**Requirements**
Return each line holding the string "More".

[Stored data entries]
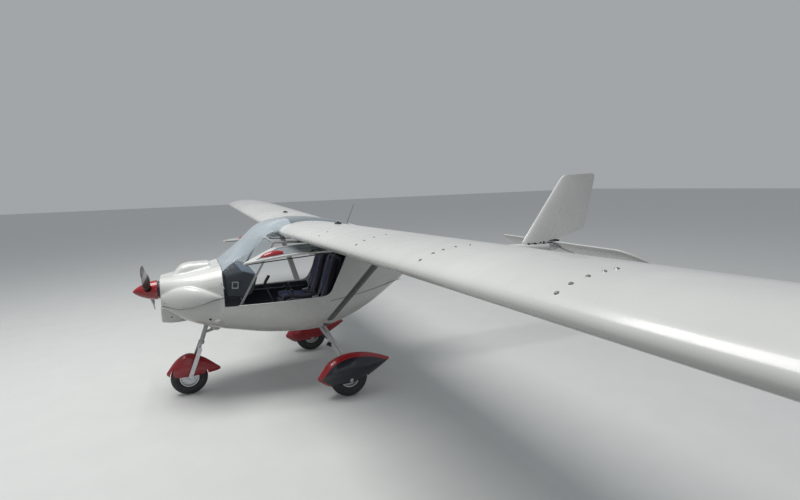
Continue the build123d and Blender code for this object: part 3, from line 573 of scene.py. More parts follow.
# %% Dress the solids
DRESS = {
    "gel_red": RED, "blade_black": TRIM, "cast_grey": CAST, "engine_metal": CAST,
    "shell_white": WHITE, "sheet_metal": PLATE, "clear_pane": SCREEN, "smoke_pane": SMOKE,
    "tube_grey": GREY_TUBE, "panel_dark": TRIM, "floor_dark": TRIM, "seat_cloth": NAVY,
    "strut_grey": STRUT_PAINTED_LIGHT_SHADE, "tyre_black": TYRE, "rim_metal": PLATE,
}
slot_of = {row["node"]: row["material_slot"] for row in frame["record"]["subparts"]}
for node, solid in frame["nodes"].items():
    solid.data.materials.clear()
    solid.data.materials.append(FRAME_PAINT if node == "cabin_frame" else DRESS[slot_of[node]])
print("solids dressed")

# %% [markdown]
# ## Outlines with rounded corners
# Doors, panes and surfaces are cut out of skins by their side outline. Real cut-outs never have
# a sharp corner, so the outline is rounded in plain Python before it becomes a cutting block.


# %% Rounded outlines, plates and pipes
def corners_of(outline):
    """Each point of a closed outline between the ones before and after it."""
    count = len(outline)
    return [[Vector(outline[(i + k) % count]) for k in (-1, 0, 1)] for i in range(count)]


def rounded(outline, radius, steps=7):
    """Outline with an arc of about this radius at each corner."""
    made = []
    for before, corner, after in corners_of(outline):
        back, on = before - corner, after - corner
        reach = min(radius, back.length * 0.45, on.length * 0.45)
        a, b = corner + back.normalized() * reach, corner + on.normalized() * reach
        for t in np.linspace(0, 1, steps):
            made.append(tuple(a * (1 - t) ** 2 + corner * 2 * t * (1 - t) + b * t**2))
    return made


def shrunk(outline, amount):
    """Outline drawn in by an amount, for a convex row of points."""
    centre = Vector((sum(p[0] for p in outline), sum(p[1] for p in outline))) / len(outline)
    made = []
    for before, corner, after in corners_of(outline):
        sides = []
        for a, b in ((before, corner), (corner, after)):
            way = (b - a).normalized()
            square = Vector((-way.y, way.x))
            sides.append(square if square.dot(centre - corner) >= 0 else -square)
        into = (sides[0] + sides[1]).normalized()
        made.append(tuple(corner + into * amount / max(into.dot(sides[0]), 0.3)))
    return made


def plate(corners, y0, y1, radius=0.004):
    """Flat plate between two sides with rounded corners, from (station, height) points."""
    return prism(rounded(corners, radius, 5), y0, y1)


def pipe(points, radius, closed=False, resolution=3):
    """Thin round section on a path."""
    curve = bpy.data.curves.new("path", "CURVE")
    curve.dimensions = "3D"
    curve.bevel_depth = radius
    curve.bevel_resolution = resolution
    curve.use_fill_caps = True
    spline = curve.splines.new("POLY")
    spline.points.add(len(points) - 1)
    for knot, point in zip(spline.points, points):
        knot.co = (*point, 1)
    spline.use_cyclic_u = closed
    made = settled(stand("path", curve))
    outward(made)
    return made


def piped(places, radius, **options):
    """Thin round section through (station, side, height) places."""
    return pipe([at(*p) for p in places], radius, **options)


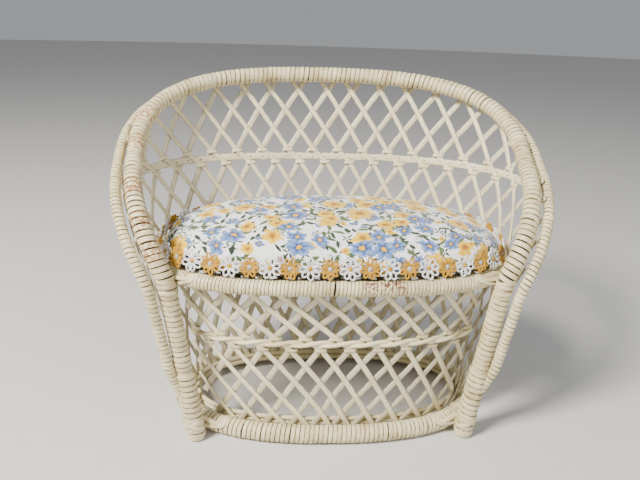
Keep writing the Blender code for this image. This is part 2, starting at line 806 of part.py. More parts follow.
def face_reach(point):
    """Distance from the middle to the cushion's waist outline, in the direction of a point."""
    return seat_ring(plan_direction(point.x, point.y), CUSHION_REACH).xy.length


def stand_centred(origin):
    """Move the whole settee so that its box is centred from front to back and stands on the floor."""
    bpy.context.view_layer.update()
    graph = bpy.context.evaluated_depsgraph_get()
    low, high = Vector((1, 1, 1)), Vector((-1, -1, -1))
    for item in PARTS.objects:
        if item.type in ('MESH', 'CURVE'):
            mesh = item.evaluated_get(graph).to_mesh()
            for vert in mesh.vertices:
                spot = item.matrix_world @ vert.co
                low = Vector(map(min, low, spot))
                high = Vector(map(max, high, spot))
            item.evaluated_get(graph).to_mesh_clear()
    origin.location = (0, -(low.y + high.y) / 2, -low.z)


def main():
    global PARTS
    for item in list(bpy.data.objects):
        bpy.data.objects.remove(item)
    PARTS = bpy.data.collections.new("wicker_settee")
    bpy.context.scene.collection.children.link(PARTS)
    add_hoop()
    add_outer_rod()
    add_ring("seat_ring", seat_ring, SEAT_CORE_RADIUS)
    add_ring("base_ring", base_ring, BASE_CORE_RADIUS)
    add_reeds()
    add_wall_lattice()
    add_skirt_lattice()
    add_bands()
    add_deck()
    add_straps()
    add_cushion()
    origin = bpy.data.objects.new("settee_origin", None)
    PARTS.objects.link(origin)
    for item in PARTS.objects:
        if item.parent is None and item is not origin:
            item.parent = origin
    stand_centred(origin)


PARTS = None
main()
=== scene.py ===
"""Doll's wicker settee: wound cane poles, crossed splints and a loose cushion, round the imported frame.

Metres, +Z up, front towards -Y. The outlines and centre lines below are the part's own.
"""

from math import atan2, cos, pi, radians, sin, sqrt

import bmesh
import bpy
import numpy as np
from mathutils import Matrix, Vector


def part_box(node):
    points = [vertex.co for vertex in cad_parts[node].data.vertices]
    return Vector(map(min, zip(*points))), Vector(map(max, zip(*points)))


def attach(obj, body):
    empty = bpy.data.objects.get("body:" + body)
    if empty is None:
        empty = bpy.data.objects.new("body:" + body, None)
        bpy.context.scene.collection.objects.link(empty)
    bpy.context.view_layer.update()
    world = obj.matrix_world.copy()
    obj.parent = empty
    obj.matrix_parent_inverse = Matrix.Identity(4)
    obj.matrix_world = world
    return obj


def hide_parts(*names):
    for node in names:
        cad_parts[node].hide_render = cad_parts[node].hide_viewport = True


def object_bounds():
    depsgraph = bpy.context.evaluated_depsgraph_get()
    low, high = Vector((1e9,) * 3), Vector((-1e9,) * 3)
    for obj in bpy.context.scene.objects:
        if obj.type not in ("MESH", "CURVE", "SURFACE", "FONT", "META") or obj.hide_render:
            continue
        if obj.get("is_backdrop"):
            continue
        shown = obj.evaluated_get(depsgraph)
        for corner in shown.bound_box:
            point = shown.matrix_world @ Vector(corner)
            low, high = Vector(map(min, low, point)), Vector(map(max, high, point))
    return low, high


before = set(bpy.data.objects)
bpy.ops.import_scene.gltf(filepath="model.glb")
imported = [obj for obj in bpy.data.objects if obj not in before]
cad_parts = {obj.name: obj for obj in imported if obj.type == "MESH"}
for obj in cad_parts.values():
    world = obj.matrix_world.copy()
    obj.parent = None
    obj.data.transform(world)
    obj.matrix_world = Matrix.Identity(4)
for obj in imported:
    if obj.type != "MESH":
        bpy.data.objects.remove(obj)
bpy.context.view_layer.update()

# ---- the part's driving dimensions --------------------------------------------------------------------
GAP = 0.0003                      # between pieces that touch
PEEL = 0.0010                     # thickness of a layer of wound peel
POLE_SIDES, ROD_SIDES = 8, 6      # of the part's faceted cores
SEAT_HEIGHT = 0.1145              # centre line of the seat ring
HOOP_HEIGHT = 0.2245              # centre line of the top rail
WALL_FOOT_HALF_WIDTH = 0.0962
WALL_FOOT_FRONT = 0.0500
WALL_FOOT_BACK = 0.0445
WALL_SIDE_FLARE = 0.240
WALL_BACK_FLARE = 0.270
WALL_SQUARENESS = 2.4
SEAT_FRONT = 0.0655
SEAT_FRONT_SQUARENESS = 2.9
LEG_ANGLE = radians(51.0)
ARM_RISE = 1.54
ARM_SWEEP = 0.90
HOOP_CORE, ROD_CORE, SEAT_CORE, BASE_CORE = 0.0040, 0.0018, 0.0033, 0.0046
HOOP_RADIUS = HOOP_CORE / cos(pi / POLE_SIDES) + GAP + PEEL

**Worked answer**
Continue the build123d and Blender code for this object: part 3, from line 573 of scene.py. More parts follow.
Keep writing the Blender code for this image. This is part 2, starting at line 806 of part.py. More parts follow.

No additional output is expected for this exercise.